[Records with modeling code]

------------

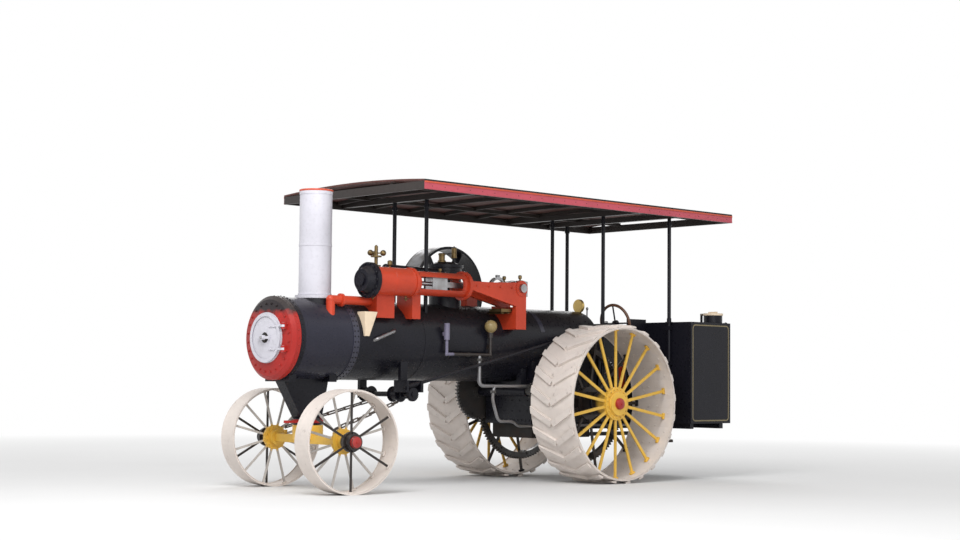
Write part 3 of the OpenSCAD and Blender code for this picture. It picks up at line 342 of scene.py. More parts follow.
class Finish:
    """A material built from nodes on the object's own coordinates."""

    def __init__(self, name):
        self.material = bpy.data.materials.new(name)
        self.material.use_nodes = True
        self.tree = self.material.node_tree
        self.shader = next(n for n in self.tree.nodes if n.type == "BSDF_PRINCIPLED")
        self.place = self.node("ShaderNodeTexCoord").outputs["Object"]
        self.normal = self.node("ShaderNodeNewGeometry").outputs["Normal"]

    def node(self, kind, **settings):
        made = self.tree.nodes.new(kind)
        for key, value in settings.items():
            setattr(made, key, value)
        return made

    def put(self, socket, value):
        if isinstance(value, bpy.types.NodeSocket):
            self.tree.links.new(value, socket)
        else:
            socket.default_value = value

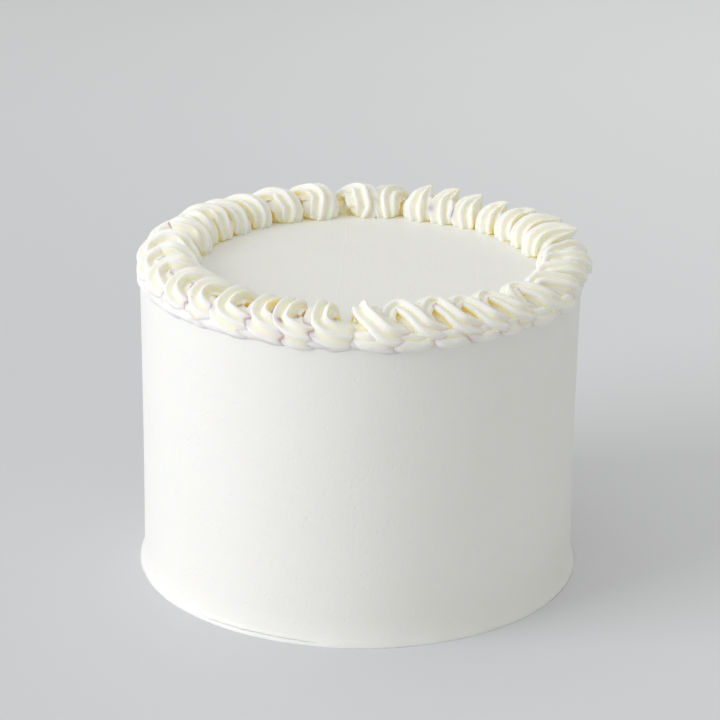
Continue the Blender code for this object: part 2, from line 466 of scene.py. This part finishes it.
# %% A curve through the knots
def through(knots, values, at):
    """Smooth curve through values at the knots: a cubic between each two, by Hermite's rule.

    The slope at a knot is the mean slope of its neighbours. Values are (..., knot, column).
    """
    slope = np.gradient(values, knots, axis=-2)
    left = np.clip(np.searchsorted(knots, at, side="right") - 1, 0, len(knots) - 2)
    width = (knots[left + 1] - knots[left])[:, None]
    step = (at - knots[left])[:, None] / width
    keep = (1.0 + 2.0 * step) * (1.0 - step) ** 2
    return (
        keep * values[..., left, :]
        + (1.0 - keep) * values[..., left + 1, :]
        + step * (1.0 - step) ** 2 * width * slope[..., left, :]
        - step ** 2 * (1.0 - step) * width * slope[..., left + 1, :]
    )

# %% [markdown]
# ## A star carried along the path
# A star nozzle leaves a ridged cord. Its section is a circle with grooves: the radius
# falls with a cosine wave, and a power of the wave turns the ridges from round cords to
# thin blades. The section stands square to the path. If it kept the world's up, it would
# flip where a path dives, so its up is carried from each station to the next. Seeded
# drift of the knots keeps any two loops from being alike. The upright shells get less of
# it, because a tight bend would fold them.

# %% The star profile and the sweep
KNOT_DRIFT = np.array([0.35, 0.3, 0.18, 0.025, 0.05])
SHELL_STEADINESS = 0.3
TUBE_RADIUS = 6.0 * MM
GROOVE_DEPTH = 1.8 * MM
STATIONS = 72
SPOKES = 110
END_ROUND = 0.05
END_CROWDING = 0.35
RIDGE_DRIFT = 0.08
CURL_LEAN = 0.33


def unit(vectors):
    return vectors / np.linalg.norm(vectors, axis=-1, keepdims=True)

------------

* [WORK TO DO]:
Only the lines from the first line of the records through the line containing "material built from" should be repeated, exactly as they appear.

* [IN RESPONSE]:
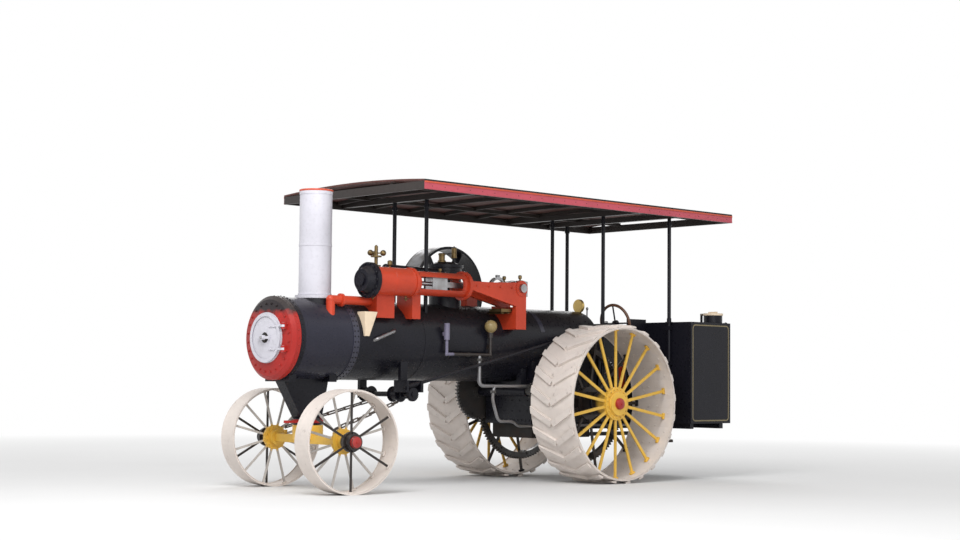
Write part 3 of the OpenSCAD and Blender code for this picture. It picks up at line 342 of scene.py. More parts follow.
class Finish:
    """A material built from nodes on the object's own coordinates."""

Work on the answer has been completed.